Racial disparities left out of class project
After brainstorming ideas for their social entrepreneurship class, a group of 36 first-year students at Saint Joseph’s University decided to create a series of videos that would teach drivers what to do when pulled over by police.
“I thought it was an absolutely terrific idea because it’s not taught in driver’s ed and this has become an issue on a national basis,” said Marc Kramer, Executive in Residence in the Erivan K. Haub School of Business. “It’s always been kind of an issue, when people just don’t know what to do when they’ve been pulled over.”
After much discussion, planning and research, the students created a website called PoliceSafety.net. The website includes a series of instructional videos, developed with the help of the Lower Merion Police Department, which address ideas Kramer believes are not taught at the moment.
“It’s definitely fulfilling a need that’s not out there,” Kramer said. “When you took your driver’s test did anybody teach you this? Was this in the driver’s book? So the students really hit on something that was needed, regardless of the circumstances that we’ve seen. It’s something that needed to be done and they did it.”
According to a 2011 study taken from the most recent Police-Public Contact Survey released by the U.S. Bureau of Justice, an estimated 42 percent of face-to-face contacts U.S. residents had with police occurred during a traffic stop.
According to Aisha Lockridge, Ph.D, associate professor of English and director of Africana studies, the type of procedure discussed on the website is not the issue for African Americans during traffic stops.
“I don’t think the protocol is at issue,” Lockridge said. “I think it’s good to have some protocol. But I don’t think for a black person that following the protocol is what’s going to keep you safe. It’s just not. I think what’s going to keep you safe is a lot of luck.”
Austinn Reid ’18, an interdisciplinary health services (IHS) major, has been stopped multiple times by police while driving. As an African American, he understands the fear of being stopped by police.
“Parents shouldn’t even have to be educating their kids on how to act in the presence of a officer,” said Reid. “It shouldn’t be something so dangerous, and something that can ruin someone’s life in an instant. The police weren’t created to strike fear in people, but they do now.”
According to Angelique Frazier ’19, the topic of race was discussed during the creation of the project, but possibly not enough.
“Race was discussed, but I feel like it could have been maintained,” Frazier said. “I feel like it was introduced in the beginning as the reason why we’re doing this, but it’s really for all drivers.
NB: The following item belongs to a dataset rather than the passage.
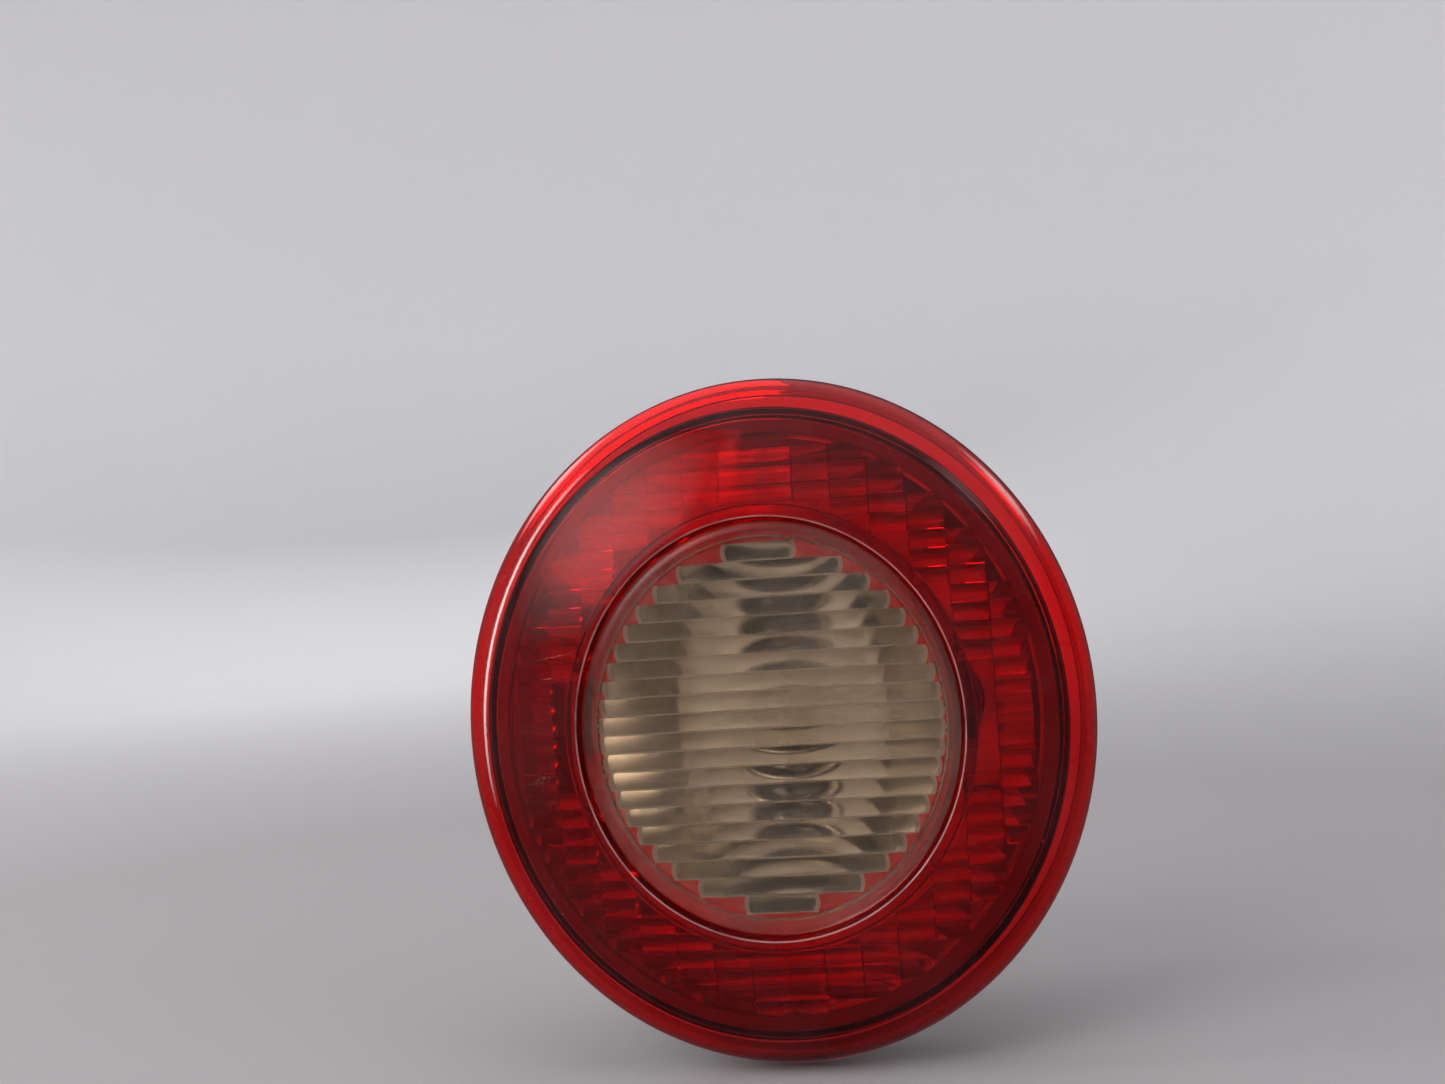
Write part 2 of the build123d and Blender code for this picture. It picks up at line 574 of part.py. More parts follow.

Throughout the process I feel like we lost sight of what should have been the reason for making the website.”
Lockridge shared a similar sentiment, and said that she was disappointed in the lack of acknowledgment that African American drivers are treated differently than white drivers. Lockridge also noted that the website seemed unaware and disconnected from the current moment and concluded the website was tone deaf.
Lockridge’s observations match the data collected from various current research studies, concluding that race is a factor in police interactions with drivers. Police in 100 North Carolina cities were more likely to search black and Hispanic motorists, using a lower threshold of suspicion, than when they stopped white or Asian drivers according to The Stanford Open Policing project,. The researchers created an algorithm that analyzed four and a half million vehicle stops, but also said they could not definitively conclude the disparities in the stops are because of racial bias.
Police speak to African Americans and white Americans with differing levels of respect during traffic stops according to Stanford University psychologist Jennifer Eberhardt, who led a study that examined the language used by police officers in Oakland during traffic stops.
Researchers in Eberhardt’s study examined seven days of body cam footage which recorded 918 stops in 2014. The study found that officers language was less respectful when speaking to black motorists in comparison to white motorists. White drivers were 57 percent more likely to hear respectful utterances, whereas black motorists were 61 percent more likely to hear an officer make the least respectful utterances.
This data seems to suggest that there are many more factors that minorities need to consider when getting pulled over by the police than their white counterparts.
“From a student perspective I imagine it allows [them] to oversimplify the really complicated racial politics of being stopped by the police,” Lockridge said. “I feel like this is just another pocket of safety that’s inaccurate, untrue, and re-enforces really old narratives.”